Environmental Considerations

The Hall–Héroult process is carbon-intensive by design — the carbon anodes are consumed and oxidised to CO2 as part of the fundamental electrochemistry, generating approximately 1.5–1.7 t CO2/t Al from anode consumption alone, plus indirect emissions from electricity generation (variable by grid carbon intensity, from near-zero at hydro-powered smelters to ~12 t CO2/t Al at coal-powered Chinese smelters).

Perfluorocarbon (PFC) emissions — CF4 and C2F6 generated during anode effect events — are potent greenhouse gases (GWP of 6,500 and 9,200 respectively) and are closely monitored and minimised through anode effect frequency reduction. Fluoride emissions (gaseous HF and particulate) are controlled by the dry scrubbing systems and represent an  environmental legacy at older smelters.

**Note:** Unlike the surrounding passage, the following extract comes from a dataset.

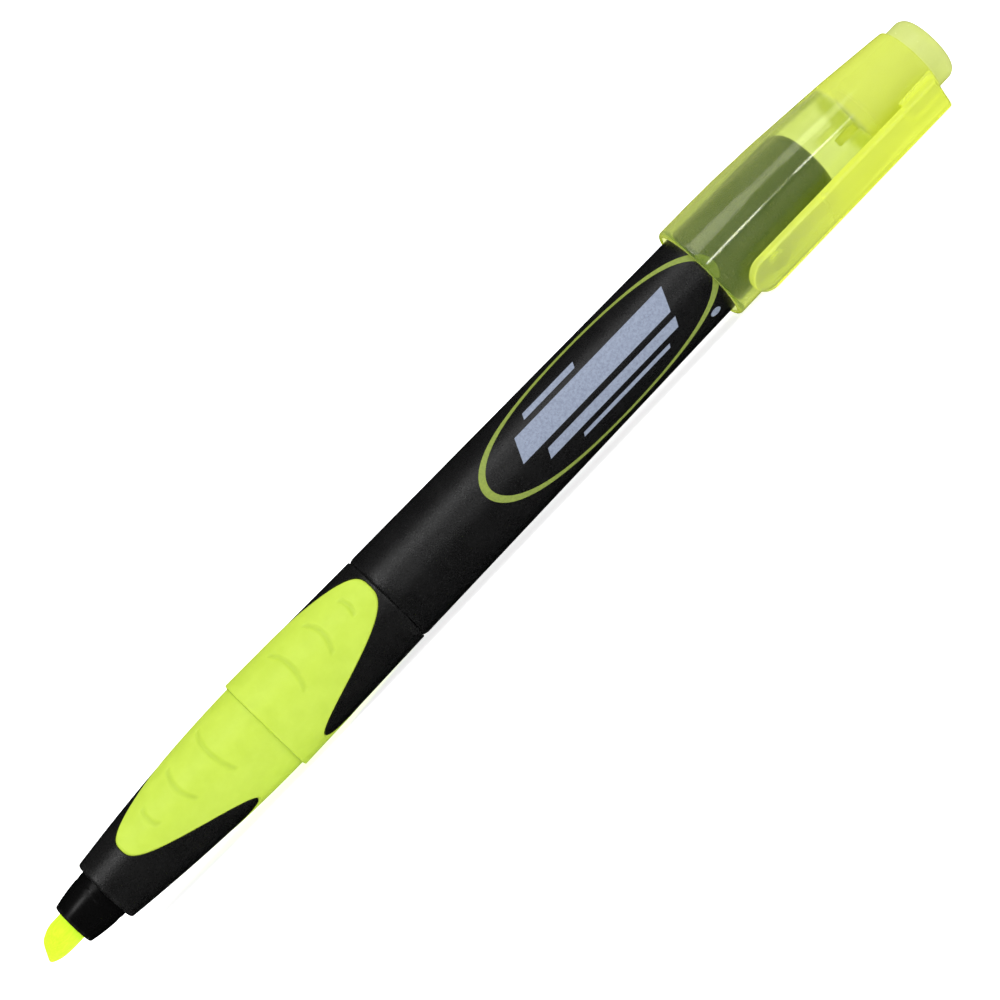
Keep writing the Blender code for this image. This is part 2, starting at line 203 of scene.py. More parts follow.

The primary long-term decarbonisation strategy is the inert anode — replacing consumable carbon anodes with non-consumable ceramic or metallic anodes, which would change the anode reaction from carbon oxidation to oxygen evolution, eliminating CO2 and PFC emissions from the cell entirely. Elysis (a joint venture between Alcoa and Rio Tinto, backed by Apple and the Canadian government) is the leading commercial programme developing inert anode technology, with industrial-scale demonstration ongoing as of 2025.